* [Given request]: For each line below that contains the string "scene", copy that line.

▬▬▬▬▬▬

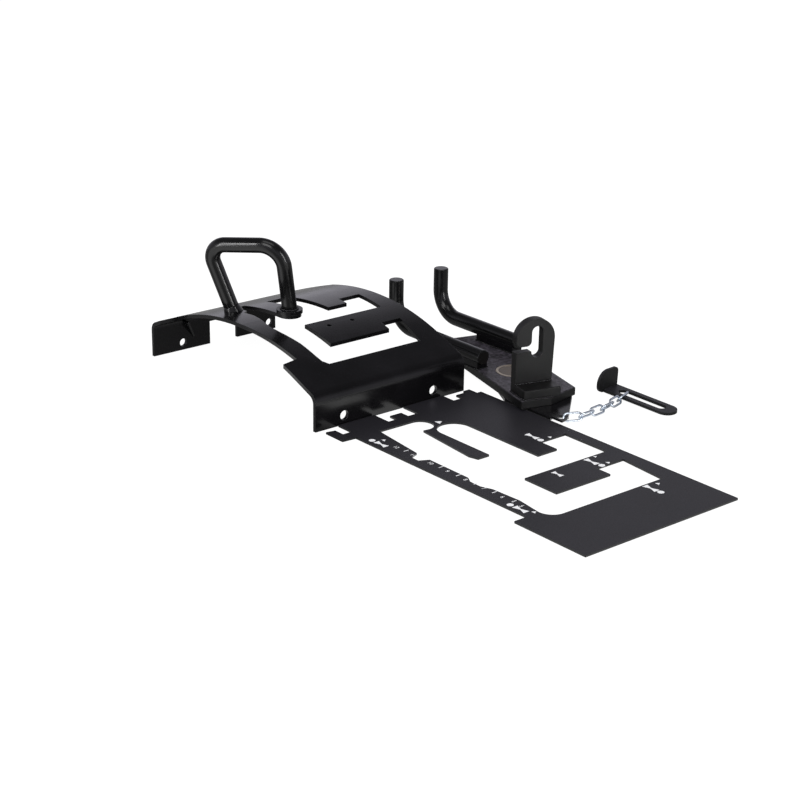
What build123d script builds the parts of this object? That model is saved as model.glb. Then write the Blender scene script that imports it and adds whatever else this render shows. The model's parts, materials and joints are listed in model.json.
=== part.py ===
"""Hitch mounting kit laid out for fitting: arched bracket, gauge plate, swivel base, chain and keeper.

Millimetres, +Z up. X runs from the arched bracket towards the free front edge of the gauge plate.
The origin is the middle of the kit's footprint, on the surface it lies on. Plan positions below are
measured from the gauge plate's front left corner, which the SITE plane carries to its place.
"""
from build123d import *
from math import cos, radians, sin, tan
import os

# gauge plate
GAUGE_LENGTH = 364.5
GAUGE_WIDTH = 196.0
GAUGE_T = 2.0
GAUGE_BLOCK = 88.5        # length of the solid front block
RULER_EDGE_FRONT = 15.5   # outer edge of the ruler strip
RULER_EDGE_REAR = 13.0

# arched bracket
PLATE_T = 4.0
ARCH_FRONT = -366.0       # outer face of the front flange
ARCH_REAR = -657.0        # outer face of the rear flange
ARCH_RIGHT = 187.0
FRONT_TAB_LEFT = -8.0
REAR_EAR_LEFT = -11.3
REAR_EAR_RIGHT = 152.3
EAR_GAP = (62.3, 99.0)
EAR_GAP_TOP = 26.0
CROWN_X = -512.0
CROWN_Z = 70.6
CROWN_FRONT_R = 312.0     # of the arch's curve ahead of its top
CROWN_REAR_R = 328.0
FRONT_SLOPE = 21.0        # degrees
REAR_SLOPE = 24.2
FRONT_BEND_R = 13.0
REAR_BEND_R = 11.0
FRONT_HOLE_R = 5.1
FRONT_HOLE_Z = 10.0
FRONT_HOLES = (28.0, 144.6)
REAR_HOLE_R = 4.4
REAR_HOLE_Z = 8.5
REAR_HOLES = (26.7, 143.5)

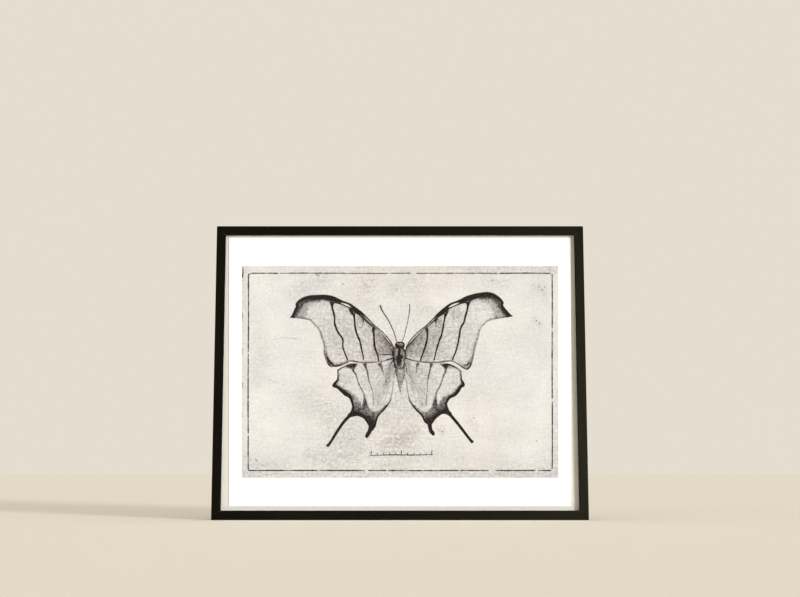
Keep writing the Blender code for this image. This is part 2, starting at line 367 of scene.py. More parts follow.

▬▬▬▬▬▬

* [Response below]:
What build123d script builds the parts of this object? That model is saved as model.glb. Then write the Blender scene script that imports it and adds whatever else this render shows. The model's parts, materials and joints are listed in model.json.
Keep writing the Blender code for this image. This is part 2, starting at line 367 of scene.py. More parts follow.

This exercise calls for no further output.